Pipeline Control Hazards

Previously, we covered data hazards. If you write really late in the pipeline, and you need the value really early in the pipeline, then you could use the wrong register contents. The simplest thing you could do is to put in noops. It doesn't slow down the clock, but it requires knowledge to the programmer and does not have backwards compatibility. Also, the code bloats. Instead, you could put detect and stall hardware in so the code doesn't bloat. You might have to slow down the clock a little bit.
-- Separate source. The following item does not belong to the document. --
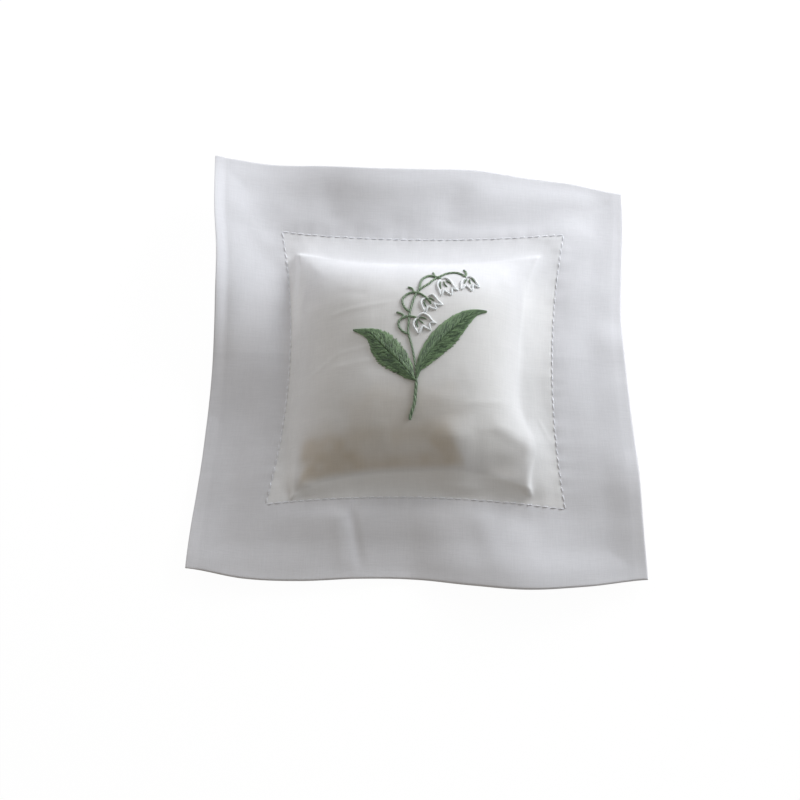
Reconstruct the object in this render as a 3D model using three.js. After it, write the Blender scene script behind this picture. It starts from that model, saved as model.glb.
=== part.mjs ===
// Scented sachet: a white linen cover with an embroidered sprig, a border of machine stitches
// and an envelope back, round a muslin pouch of dried lavender. It lies face up.
// Millimetres, +X to the right, +Y towards the top of the face, +Z up.
// A place on the cloth is given as (u, v): where it lay on the flat cut panel, from its centre.
import * as THREE from "three";

// Cover
const stitchedSize = 100;
const flangeWidth = 25;
const puffHeight = 24;
const stitchHeight = 4;
const restInset = 8;
const clothThickness = 0.25;
const layerGap = 0.25;
const seamAllowance = 4;
const seamInset = 0.4;
const foldRamp = 0.4;

// Draw-in of each stitched side at its middle
const drawInTop = 2.5;
const drawInBottom = 3.2;
const drawInLeft = 5.4;
const drawInRight = 4.2;
const cornerPower = 8;

// Envelope back: the upper panel lies outside, the lower panel lies under its free edge
const upperPanelEdge = -38;
const lowerPanelEdge = 3;
const hemWidth = 8;
const hemStitchInset = 7;
const flapSideInset = 4;
const flapSlit = 0.35;
const flapRootGap = 2;
const drapeLength = 4;

// Threads
const threadDiameter = 0.3;
const threadGap = 0.1;
const borderThreadShift = 0.5;
const threadSides = 4;

// Pouch of dried lavender, with the draw-in of each side at its middle, and its crown. The powers
// say how late the crown falls off to the sides, the lower side and the upper side.
const pouchInsetX = 8.75;
const pouchInsetY = 7.5;
const pouchShiftX = -1;
const pouchShiftY = -2.6;
const pouchDrawInTop = 4;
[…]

A more advanced feature is using detect and forward. You take the output from the ALU, and straight route back the input to the ALU in the next cycle. If you use add instructions, you don't have to stall with forwarding. However, you need to use a single noop with load instructions. The value is not ready early enough to get through without a stall. You have to wait until the memory instruction.

Control Hazards

These come up because of branches. If you branch, you may not know if you're going to jump, or where you're going to jump until you evaluate the expression.

Pipeline function for BEQ:

  • Fetch: Read instruction for memory.
  • Decode: Read source operands from registers.
  • Execute: Calculate target address and test for equality.
  • Memory: SEND TARGET TO PC.
  • Writeback: Nothing to do. Maybe start fetching next instruction.

Three ways to handle:

  • Avoid (make sure there are no hazards).
    • Potential way: Get rid of them by getting rid of all control! Pretty hard to use for most people for most applications.
  • Detect and stall: Put a bunch of noops when you need branches.
    • For branches, stick a bunch of noops for them. Easy, but it works.
    • Find instructions that you want to execute both ways, and stick other instructions inbetween instead of waiting.
  • Speculate and squash-if-wrong: Go ahead and fetch more instructions in case it is correct, but stop them if they shouldn't have executed

Problems with delayed branches

  • Old programs may not run correctly on new implementations.
  • Programs get larger as noops are included.
  • Program execution is slower.

Detect and stall

Advantage: no software bloat. Disadvantage: have to add hardware.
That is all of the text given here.